Friday, May 15, 2009

Great Literature

I just finished what may possibly the best book ever written.

Yes, the classic British novel of the husband-hungry Bennet sisters has been infused with zombie mayhem.

You may not know it, but I love Pride and Prejudice. I didn't read it until I saw the BBC miniseries version, but I've been hooked ever since. I love the language, the characters, the way everyone seems to fit so neatly into his or her own little mold. One thing that I always felt was lacking, though, was martial arts action and grisly scenes of undead slaughter. I'm so happy to see what these additions have brought to this Austen classic.

The key to its success, of course, lies in the writing. Austen's original is there, "spiced" with the additional details that blend seamlessly in with the text we know and love. In fact, I can no longer remember whether Mr. Darcy was initially attracted to Elizabeth because of her "fine eyes" or her skill with the Chinese throwing star.

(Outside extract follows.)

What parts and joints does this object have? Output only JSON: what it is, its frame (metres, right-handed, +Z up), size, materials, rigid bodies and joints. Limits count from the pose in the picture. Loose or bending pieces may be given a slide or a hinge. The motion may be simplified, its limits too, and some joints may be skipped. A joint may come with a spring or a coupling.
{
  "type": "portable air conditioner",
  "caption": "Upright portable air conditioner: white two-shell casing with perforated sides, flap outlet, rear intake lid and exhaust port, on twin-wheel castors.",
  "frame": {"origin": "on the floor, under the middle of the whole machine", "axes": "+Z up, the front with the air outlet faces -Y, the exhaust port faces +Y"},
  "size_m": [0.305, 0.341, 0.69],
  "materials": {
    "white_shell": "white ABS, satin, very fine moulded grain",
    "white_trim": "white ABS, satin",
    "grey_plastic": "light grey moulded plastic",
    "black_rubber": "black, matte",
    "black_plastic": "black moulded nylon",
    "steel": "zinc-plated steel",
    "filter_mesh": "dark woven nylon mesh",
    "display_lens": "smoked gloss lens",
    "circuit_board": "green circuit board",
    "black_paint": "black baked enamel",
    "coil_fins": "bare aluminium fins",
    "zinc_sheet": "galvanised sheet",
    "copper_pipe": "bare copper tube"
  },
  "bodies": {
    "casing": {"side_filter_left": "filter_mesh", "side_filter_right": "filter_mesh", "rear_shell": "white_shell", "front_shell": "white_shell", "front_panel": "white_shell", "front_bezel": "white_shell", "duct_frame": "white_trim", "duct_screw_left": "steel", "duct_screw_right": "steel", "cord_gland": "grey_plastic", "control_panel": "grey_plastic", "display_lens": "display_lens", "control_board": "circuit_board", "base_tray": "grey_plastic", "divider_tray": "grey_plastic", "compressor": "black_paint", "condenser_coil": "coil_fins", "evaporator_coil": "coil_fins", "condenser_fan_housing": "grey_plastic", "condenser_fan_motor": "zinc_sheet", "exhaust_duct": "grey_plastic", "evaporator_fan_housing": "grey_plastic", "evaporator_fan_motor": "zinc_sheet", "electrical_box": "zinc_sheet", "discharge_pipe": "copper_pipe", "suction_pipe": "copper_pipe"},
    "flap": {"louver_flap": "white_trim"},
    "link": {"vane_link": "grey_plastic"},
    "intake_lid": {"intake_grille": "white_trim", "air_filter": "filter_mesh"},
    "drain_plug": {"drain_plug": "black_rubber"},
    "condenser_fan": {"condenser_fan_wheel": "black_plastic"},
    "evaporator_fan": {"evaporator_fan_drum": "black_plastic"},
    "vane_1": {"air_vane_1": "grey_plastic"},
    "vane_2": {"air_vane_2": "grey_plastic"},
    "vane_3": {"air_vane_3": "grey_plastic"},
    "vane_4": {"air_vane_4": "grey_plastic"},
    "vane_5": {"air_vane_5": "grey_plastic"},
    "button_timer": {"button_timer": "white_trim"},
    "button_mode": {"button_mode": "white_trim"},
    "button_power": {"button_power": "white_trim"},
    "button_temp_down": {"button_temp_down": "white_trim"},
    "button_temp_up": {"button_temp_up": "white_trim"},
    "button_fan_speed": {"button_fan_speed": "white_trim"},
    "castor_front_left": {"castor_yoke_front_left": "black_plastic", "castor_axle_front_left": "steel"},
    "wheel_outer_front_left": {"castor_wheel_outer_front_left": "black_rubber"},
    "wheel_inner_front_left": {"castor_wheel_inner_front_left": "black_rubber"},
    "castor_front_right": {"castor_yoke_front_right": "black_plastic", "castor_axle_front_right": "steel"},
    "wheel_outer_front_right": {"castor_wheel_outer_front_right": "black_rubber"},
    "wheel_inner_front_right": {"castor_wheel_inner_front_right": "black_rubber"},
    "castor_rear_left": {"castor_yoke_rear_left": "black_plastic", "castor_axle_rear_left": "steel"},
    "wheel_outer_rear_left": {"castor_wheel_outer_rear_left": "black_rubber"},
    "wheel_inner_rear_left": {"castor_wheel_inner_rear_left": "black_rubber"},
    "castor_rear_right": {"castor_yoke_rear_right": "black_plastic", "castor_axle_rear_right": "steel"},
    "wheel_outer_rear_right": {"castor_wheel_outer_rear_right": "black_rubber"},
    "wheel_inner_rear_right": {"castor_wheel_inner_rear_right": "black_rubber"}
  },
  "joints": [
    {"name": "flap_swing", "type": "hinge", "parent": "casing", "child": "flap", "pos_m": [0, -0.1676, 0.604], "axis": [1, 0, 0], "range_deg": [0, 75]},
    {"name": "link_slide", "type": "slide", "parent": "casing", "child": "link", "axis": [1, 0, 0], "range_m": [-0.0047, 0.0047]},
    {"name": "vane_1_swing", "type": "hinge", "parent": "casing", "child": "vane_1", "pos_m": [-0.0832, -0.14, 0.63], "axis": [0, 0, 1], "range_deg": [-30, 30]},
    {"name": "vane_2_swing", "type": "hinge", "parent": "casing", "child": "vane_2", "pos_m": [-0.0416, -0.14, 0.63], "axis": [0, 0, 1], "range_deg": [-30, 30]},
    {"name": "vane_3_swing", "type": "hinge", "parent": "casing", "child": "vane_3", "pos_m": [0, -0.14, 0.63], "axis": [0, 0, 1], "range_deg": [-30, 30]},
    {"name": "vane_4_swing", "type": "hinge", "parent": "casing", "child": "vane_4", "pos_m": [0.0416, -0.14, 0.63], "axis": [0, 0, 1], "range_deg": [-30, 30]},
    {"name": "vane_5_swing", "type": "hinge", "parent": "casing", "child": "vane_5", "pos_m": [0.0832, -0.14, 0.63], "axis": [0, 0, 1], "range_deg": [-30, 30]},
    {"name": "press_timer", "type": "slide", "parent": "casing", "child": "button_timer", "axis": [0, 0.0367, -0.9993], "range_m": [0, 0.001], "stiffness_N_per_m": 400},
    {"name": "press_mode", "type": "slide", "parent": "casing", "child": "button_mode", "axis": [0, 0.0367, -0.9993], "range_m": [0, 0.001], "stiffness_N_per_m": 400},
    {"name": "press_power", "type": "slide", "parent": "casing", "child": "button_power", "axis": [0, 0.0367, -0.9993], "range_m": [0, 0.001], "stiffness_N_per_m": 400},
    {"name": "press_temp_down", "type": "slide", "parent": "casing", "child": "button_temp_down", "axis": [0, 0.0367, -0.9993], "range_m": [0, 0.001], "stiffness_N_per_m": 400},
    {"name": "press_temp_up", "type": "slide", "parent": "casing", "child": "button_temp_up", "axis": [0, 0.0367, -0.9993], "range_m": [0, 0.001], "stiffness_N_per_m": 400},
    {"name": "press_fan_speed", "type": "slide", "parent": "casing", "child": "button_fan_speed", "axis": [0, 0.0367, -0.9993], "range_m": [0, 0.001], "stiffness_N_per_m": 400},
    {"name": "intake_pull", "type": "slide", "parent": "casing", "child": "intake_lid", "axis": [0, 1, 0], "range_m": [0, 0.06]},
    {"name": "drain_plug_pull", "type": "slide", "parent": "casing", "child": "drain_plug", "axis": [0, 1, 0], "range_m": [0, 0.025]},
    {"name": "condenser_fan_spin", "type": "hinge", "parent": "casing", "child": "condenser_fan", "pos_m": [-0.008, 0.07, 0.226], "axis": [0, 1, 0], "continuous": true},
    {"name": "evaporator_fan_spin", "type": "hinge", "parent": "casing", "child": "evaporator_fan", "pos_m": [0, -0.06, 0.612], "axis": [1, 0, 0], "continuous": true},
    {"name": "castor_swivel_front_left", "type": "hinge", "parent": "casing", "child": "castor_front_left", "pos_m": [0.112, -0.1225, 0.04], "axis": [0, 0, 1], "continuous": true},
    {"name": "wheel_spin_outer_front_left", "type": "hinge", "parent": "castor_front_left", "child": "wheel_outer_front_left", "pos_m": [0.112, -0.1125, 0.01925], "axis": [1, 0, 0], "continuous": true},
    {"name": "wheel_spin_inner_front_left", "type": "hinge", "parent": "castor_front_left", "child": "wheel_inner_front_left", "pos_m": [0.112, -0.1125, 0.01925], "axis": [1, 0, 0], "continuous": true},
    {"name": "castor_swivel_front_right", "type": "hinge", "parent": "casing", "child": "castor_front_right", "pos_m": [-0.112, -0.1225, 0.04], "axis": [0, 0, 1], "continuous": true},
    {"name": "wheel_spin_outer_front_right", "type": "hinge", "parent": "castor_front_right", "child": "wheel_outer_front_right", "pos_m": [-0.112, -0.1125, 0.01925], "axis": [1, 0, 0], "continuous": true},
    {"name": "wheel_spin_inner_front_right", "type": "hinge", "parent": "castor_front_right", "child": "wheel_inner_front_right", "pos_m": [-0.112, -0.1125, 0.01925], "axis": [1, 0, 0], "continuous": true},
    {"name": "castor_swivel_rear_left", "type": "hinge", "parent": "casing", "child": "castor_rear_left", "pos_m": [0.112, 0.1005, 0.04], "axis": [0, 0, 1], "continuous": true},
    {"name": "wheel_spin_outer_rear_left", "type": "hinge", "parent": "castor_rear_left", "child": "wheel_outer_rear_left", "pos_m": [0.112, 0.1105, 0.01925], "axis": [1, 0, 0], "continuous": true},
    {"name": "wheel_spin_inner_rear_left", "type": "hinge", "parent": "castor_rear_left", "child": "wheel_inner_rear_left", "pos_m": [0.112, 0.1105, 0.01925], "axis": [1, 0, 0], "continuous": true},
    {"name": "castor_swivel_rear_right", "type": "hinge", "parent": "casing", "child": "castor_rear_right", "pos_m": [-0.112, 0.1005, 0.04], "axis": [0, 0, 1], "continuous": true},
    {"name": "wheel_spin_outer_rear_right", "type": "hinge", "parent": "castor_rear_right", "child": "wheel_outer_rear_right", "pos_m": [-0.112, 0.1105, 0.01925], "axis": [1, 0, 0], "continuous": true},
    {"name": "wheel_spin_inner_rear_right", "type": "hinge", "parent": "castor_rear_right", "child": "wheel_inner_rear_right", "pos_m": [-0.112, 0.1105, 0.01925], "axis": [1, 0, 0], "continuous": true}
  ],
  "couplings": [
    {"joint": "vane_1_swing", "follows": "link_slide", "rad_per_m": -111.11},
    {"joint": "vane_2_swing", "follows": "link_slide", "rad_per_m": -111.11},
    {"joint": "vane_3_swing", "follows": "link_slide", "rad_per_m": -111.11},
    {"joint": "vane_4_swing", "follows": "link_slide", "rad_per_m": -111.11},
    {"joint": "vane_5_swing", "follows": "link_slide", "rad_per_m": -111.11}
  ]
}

Of course, this has me thinking. To which of the books I've previously laughed, cried, or even snored my way through could zombies be added? The possibilities are limitless:

  • To Kill a Zombie: Harper Lee's classic novel, with the rabid dog scene replaced with a zombie.
  • Of Mice and Men and Zombies: I confess, in my version the zombies eat everyone on page 14. I hate this book.
  • Ethan Frome: No changes needed.
  • A Scarlett Letter (With Zombies!): Wouldn't Hester Prynne as a pre-feminist zombie hunter have played better?

If adding zombies to classic literature is popcorn, adulterating Pride and Prejudice with modern pop culture themes is the chemically generated "butter." I have a few ideas, based on my childhood loves...

  • Pride and Prejudice and Mrs. King: Elizabeth teams up with a 40-ish divorcee to catch the bad guys...and maybe a husband! (Special guest star: Gary Coleman)
  • Darcy & Hutch: When a drug dealer takes Starsky out of commission, Hutch finds his new partner, a stuffy Etonian with an overblown sense of social class. (Special guest star: Charo)
  • Gimme a Mate: The Bennets welcome their sassy new housekeeper, who teaches them a few things about life...and love! (Special guest star: Ray Parker, Jr.)
  • Longbourn: Things are quiet in this sleepy British village, until a Texas oilman with a large fortune and a love for the ladies makes an appearance. (Special guest star: Linda Evans)
  • The Bennet Bunch: After Mrs. Bennet's untimely demise, Mr. Bennet forms an alliance with a new widow named Carol with six children of her own! Fortunately, Alice helps keep them all in line. (Special guest star: Davy Jones)

It's gold, I tell you. Gold.

Thursday, May 14, 2009

Get Lost!

I am a Lost-phile.

  • Lost-phile, n. One who watches the television show Lost and obsesses over the meaning of each frame, hoping to unlock the secrets of the show, but also knows that successfully guessing would ruin everything, so secretly hopes that he/she doesn't actually know anything. (Source: Sir Mix-A-Lot's Guide To Future Irrelevance)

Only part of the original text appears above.